Это будет хилиастическая церковь? Пожалуйста, не вешайте лапшу на уши! Ваша "новая церковь" – церковь Низа. Такая церковь не взыскует земного Рая! Ее таинство – вечный смех, творящий не Рай, а Ад. "Новоцерковники" предлагают стереть грань между Раем и Адом? Что ж, тогда и впрямь сотрется грань между гностицизмом и хилиазмом! Но грани-то стирают для усугубления дурдома. А если дурдом надо преодолевать – то грани восстанавливают. Ровно этим, между прочим, и занимался Конфуций, исправляющий имена.
Хилиазм… Гностицизм… Сатанизм… Это всё – имена! Сатанизм, к примеру, поклоняется вторичной сущности – сотворенному Богом падшему ангелу. А гностицизм – Сверх-Сущности поклоняется! То бишь предвечной Великой Тьме (той, что "НАД бездной").

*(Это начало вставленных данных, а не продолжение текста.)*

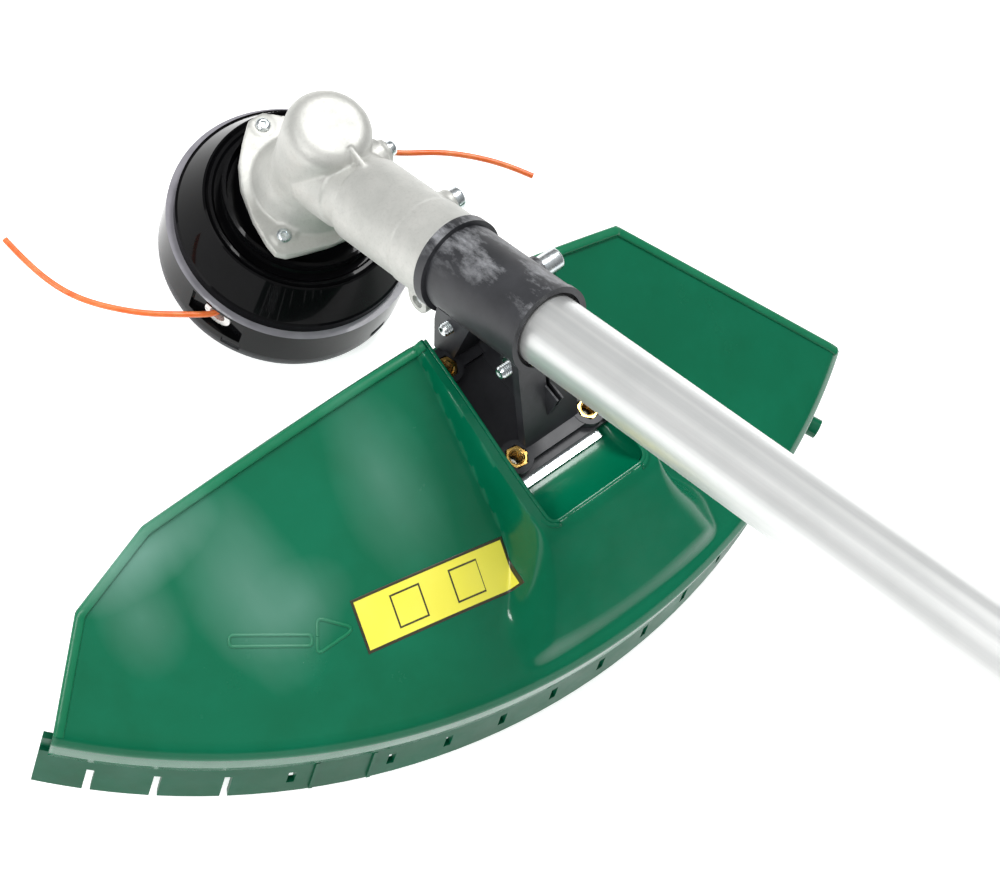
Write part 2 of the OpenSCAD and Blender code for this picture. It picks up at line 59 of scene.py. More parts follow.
# ------------------------------------------------------------------ camera
cam = bpy.data.cameras.new("camera")
cam.sensor_width = 36.0
cam.lens = 86.96
cam.clip_end = 20.0
cam_ob = bpy.data.objects.new("camera", cam)
SC.collection.objects.link(cam_ob)
right, up, back = Vector((0.75204, -0.61120, 0.24672)), Vector((0.50926, 0.77644, 0.37120)), Vector((-0.41844, -0.15351, 0.89518))
m = Matrix.Identity(4)
for i in range(3):
    m[i][0], m[i][1], m[i][2] = right[i], up[i], back[i]
m.translation = Vector((-0.37260, -0.25721, 0.85404))
cam_ob.matrix_world = m
SC.camera = cam_ob


# ------------------------------------------------------------------ materials
class MB:
    def __init__(s, name):
        s.m = bpy.data.materials.new(name)
        s.m.use_nodes = True
        s.nt = s.m.node_tree
        s.n, s.l = s.nt.nodes, s.nt.links
        s.b = s.n["Principled BSDF"]
        s.tc = s.n.new("ShaderNodeTexCoord")
        s.normal = None

    def vec(s, scale=(1, 1, 1), rot=(0, 0, 0), loc=(0, 0, 0)):
        mp = s.n.new("ShaderNodeMapping")
        mp.inputs["Scale"].default_value = scale
        mp.inputs["Rotation"].default_value = rot
        mp.inputs["Location"].default_value = loc
        s.l.new(s.tc.outputs["Object"], mp.inputs["Vector"])
        return mp.outputs[0]

    def noise(s, scale, detail=4.0, rough=0.55, vec=None, dist=0.0):
        t = s.n.new("ShaderNodeTexNoise")
        t.inputs["Scale"].default_value = scale
        t.inputs["Detail"].default_value = detail
        t.inputs["Roughness"].default_value = rough
        t.inputs["Distortion"].default_value = dist
        s.l.new(vec if vec is not None else s.tc.outputs["Object"], t.inputs["Vector"])
        return t.outputs["Fac"]

    def voronoi(s, scale, vec=None):
        t = s.n.new("ShaderNodeTexVoronoi")
        t.inputs["Scale"].default_value = scale
        s.l.new(vec if vec is not None else s.tc.outputs["Object"], t.inputs["Vector"])
        return t.outputs["Distance"]

    def ramp(s, fac, stops):
        r = s.n.new("ShaderNodeValToRGB")
        e = r.color_ramp.elements
        while len(e) < len(stops):
            e.new(0.5)
        for k, (p, c) in enumerate(stops):
            e[k].position = p
            e[k].color = (c, c, c, 1) if isinstance(c, (int, float)) else (*c, 1)
        s.l.new(fac, r.inputs["Fac"])
        return r.outputs["Color"]

    def mix(s, fac, a, b, mode="MIX"):
        x = s.n.new("ShaderNodeMix")
        x.data_type = "RGBA"
        x.blend_type = mode
        for sock, v in ((x.inputs[0], fac), (x.inputs[6], a), (x.inputs[7], b)):
            if isinstance(v, (int, float)):
                sock.default_value = v
            elif isinstance(v, (tuple, list)):
                sock.default_value = (*v, 1)
            else:
                s.l.new(v, sock)
        return x.outputs[2]

    def math(s, op, a, b=0.0, clamp=False):
        x = s.n.new("ShaderNodeMath")
        x.operation = op
        x.use_clamp = clamp
        for sock, v in ((x.inputs[0], a), (x.inputs[1], b)):
            if isinstance(v, (int, float)):
                sock.default_value = v
            else:
                s.l.new(v, sock)
        return x.outputs[0]

    def bump(s, h, strength, dist):
        x = s.n.new("ShaderNodeBump")
        x.inputs["Strength"].default_value = strength
        x.inputs["Distance"].default_value = dist
        s.l.new(h, x.inputs["Height"])
        if s.normal is not None:
            s.l.new(s.normal, x.inputs["Normal"])
        s.normal = x.outputs[0]

    def sepz(s, vec=None):
        x = s.n.new("ShaderNodeSeparateXYZ")
        s.l.new(vec if vec is not None else s.tc.outputs["Object"], x.inputs[0])
        return x.outputs

    def done(s, color=None, rough=None, metal=0.0, ior=None, coat=0.0, coat_rough=0.05, spec=None, trans=0.0, sss=0.0, aniso=0.0):
        B = s.b.inputs
        for sock, v in ((B["Base Color"], color), (B["Roughness"], rough)):
            if v is None:
                continue
            if isinstance(v, (int, float)):
                sock.default_value = v
            elif isinstance(v, (tuple, list)):
                sock.default_value = (*v, 1)
            else:
                s.l.new(v, sock)
        B["Metallic"].default_value = metal
        if ior is not None:
            B["IOR"].default_value = ior
        B["Coat Weight"].default_value = coat
        B["Coat Roughness"].default_value = coat_rough
        if spec is not None:
            B["Specular IOR Level"].default_value = spec
        B["Transmission Weight"].default_value = trans
        B["Subsurface Weight"].default_value = sss
        if sss:
            B["Subsurface Scale"].default_value = 0.002
        B["Anisotropic"].default_value = aniso
        if s.normal is not None:
            s.l.new(s.normal, B["Normal"])
        return s.m


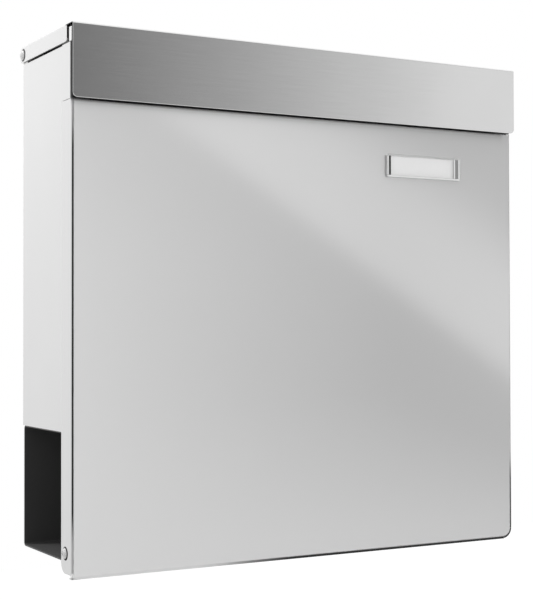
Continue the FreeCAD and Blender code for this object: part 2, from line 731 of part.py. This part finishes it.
def lid_apron():
    """Stainless L: a front plate over the header and a return that the lid's front edge lies on."""
    sheet = SKIN_SHEET
    front = APRON_FRONT
    back = front + sheet
    under = APRON_TOP - sheet
    section = [
        (front, APRON_BOTTOM), (front, APRON_TOP, BEND), (LID_FLANGE_FRONT, APRON_TOP),
        (LID_FLANGE_FRONT, under), (back, under, BEND - sheet), (back, APRON_BOTTOM),
    ]
    apron = prism("YZ", section, -APRON_HALF, APRON_HALF)
    front_view = [
        (-APRON_HALF, APRON_BOTTOM, APRON_CORNER), (APRON_HALF, APRON_BOTTOM, APRON_CORNER),
        (APRON_HALF, APRON_TOP), (-APRON_HALF, APRON_TOP),
    ]
    apron = apron.common(prism("XZ", front_view, front - MARGIN, LID_FLANGE_FRONT + MARGIN))
    fold = APRON_TOP - BEND - TOUCH
    rim = [edge for edge in front_edges(apron, front) if edge.BoundBox.ZMin < fold]
    apron = apron.makeChamfer(APRON_EDGE, rim)
    tab = block(
        APRON_HALF - sheet, APRON_HALF, back - OVERLAP, APRON_TAB_REAR, APRON_TAB_BOTTOM, APRON_TAB_TOP,
    )
    apron = apron.fuse([tab, mirrored(tab)])
    for x in APRON_RIVET_X:
        apron = apron.cut(rod("Z", RIVET_SHANK, under - MARGIN, APRON_TOP + MARGIN, x, APRON_RIVET_Y))
    return apron.removeSplitter()


def apron_rivets():
    under = APRON_TOP - SKIN_SHEET
    return Part.makeCompound([blind_rivet(x, APRON_RIVET_Y, under, LID_TOP) for x in APRON_RIVET_X])


def lid_pivot_rivets():
    """Rivets that the lid turns on, headed outside and closed over a washer inside."""
    inside = CASE_HALF - CASE_SHEET - WASHER_THICK
    end = inside - PIVOT_TAIL_HEIGHT
    shank = rod("X", PIVOT_SHANK, end, PIVOT_SEAT + OVERLAP, LID_PIVOT_Y, LID_PIVOT_Z)
    head = dome(V(PIVOT_SEAT, LID_PIVOT_Y, LID_PIVOT_Z), V(1, 0, 0), PIVOT_HEAD, PIVOT_HEAD_HEIGHT)
    tail = rod("X", PIVOT_TAIL, end, inside, LID_PIVOT_Y, LID_PIVOT_Z)
    return pair(shank.fuse([head, tail]).removeSplitter())


def lid_pivot_washers():
    outer = CASE_HALF - CASE_SHEET
    return pair(ring("X", PIVOT_WASHER, PIVOT_SHANK, outer - WASHER_THICK, outer, LID_PIVOT_Y, LID_PIVOT_Z))


def lid_stops():
    """Rubber stops pushed into the header's top return; the closed lid's front edge rests on them."""
    stops = []
    top = APRON_TOP - SKIN_SHEET - STOP_GAP
    for x in (-STOP_X, STOP_X):
        post = Part.makeCone(STOP_BASE, STOP_RADIUS, top - HEADER_TOP, V(x, STOP_Y, HEADER_TOP))
        stem = rod("Z", STOP_STEM, HEADER_TOP - STOP_STEM_DEPTH, HEADER_TOP + OVERLAP, x, STOP_Y)
        stops.append(post.fuse(stem).removeSplitter())
    return Part.makeCompound(stops)


PIECES = (
    body_shell, compartment_floor, newspaper_channel, channel_rivets, front_header,
    lock_housing, lock_washer, lock_nut, lock_plug, lock_cam, cam_washer, cam_screw,
    door_panel, door_pivot_screws, door_pivot_sleeves, door_pivot_nuts, door_pads,
    name_cover, name_label, name_clips,
    lid_cover, lid_apron, apron_rivets, lid_pivot_rivets, lid_pivot_washers, lid_stops,
)


def move_to_frame(shape):
    shape.translate(V(0, -WALL_PLANE, -PATTERN_HEIGHT))
    return shape


def main():
    os.makedirs("parts", exist_ok=True)
    for make_piece in PIECES:
        shape = move_to_frame(make_piece())
        shape.exportStep("parts/" + make_piece.__name__ + ".step")


main()
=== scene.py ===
import math

import bpy
from mathutils import Matrix, Vector


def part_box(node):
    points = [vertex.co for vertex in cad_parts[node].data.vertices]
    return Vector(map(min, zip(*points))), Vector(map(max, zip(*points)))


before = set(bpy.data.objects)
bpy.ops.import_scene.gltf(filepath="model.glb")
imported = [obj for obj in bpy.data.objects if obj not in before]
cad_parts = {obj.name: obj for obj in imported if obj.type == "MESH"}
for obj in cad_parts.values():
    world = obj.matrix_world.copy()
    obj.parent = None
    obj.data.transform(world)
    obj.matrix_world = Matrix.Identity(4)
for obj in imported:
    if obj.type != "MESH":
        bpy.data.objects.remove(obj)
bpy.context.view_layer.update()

# A wall mounted mailbox in a plain white studio. Lengths are metres in the CAD frame, unless a
# comment says millimetres: +X to the viewer's right, +Y into the wall, +Z up.

DOOR_LOW, DOOR_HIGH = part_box("door_panel")
PLATE_LOW, PLATE_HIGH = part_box("name_cover")
FRONT = DOOR_LOW.y                       # plane of the door's front face
FOOT = DOOR_LOW.z                        # door's bottom edge
HALF_WIDTH = DOOR_HIGH.x                 # middle to the door's side face
MM = 1000.0                              # millimetres in a metre

# Camera, measured from the middle of the door's bottom edge
EYE = Vector((-0.5235, FRONT - 0.8665, FOOT + 0.167))
TURN = math.radians(29.304)              # to the right of straight ahead
TILT = math.radians(1.1325)              # above the horizon
ROLL = math.radians(-0.125)
LENS_MM = 83.2
SENSOR_MM = 36.0
NEAREST_SEEN = 0.01
FARTHEST_SEEN = 50.0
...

Теперь – о соотношениях этой Сверх-Сущности с Богом. Гностик, идущий до конца, уверен в том, что Бог авраамических религий – это мелкий демиург Ялдабаоф, сотворивший злой мир (концентрационную Вселенную). Такой гностик, поклоняясь Сверх-Сущности (или Великой Тьме), проклинает все гуртом – Бога (Ялдабаофа), дарованную Богом жизнь. А восхваляет – Великую Тьму и Смерть. В чем и состоит, к примеру, смысл фалангистского приветствия "Да здравствует Смерть!"
Но что там фалангисты!
В конце 1966-го и начале 1967 года в журнале "Москва" публикуется роман М. Булгакова "Мастер и Маргарита". Кстати, журнал "Москва" – ну уж никак не вотчина "еврейской либеральной партии", волнующей Байгушева и Ко! Но это – именно "кстати", и не более того. Главное же – в другом. В том, что власть – в руках антихрущевской коалиции, в которой и идеологом, и политическим тяжеловесом является М. Суслов. Ю. Андропов в рассматриваемый период – легковес, один из секретарей ЦК. Мог ли антисоветский роман Булгакова быть напечатан в 1966-1967 году без санкции Суслова? Не мог!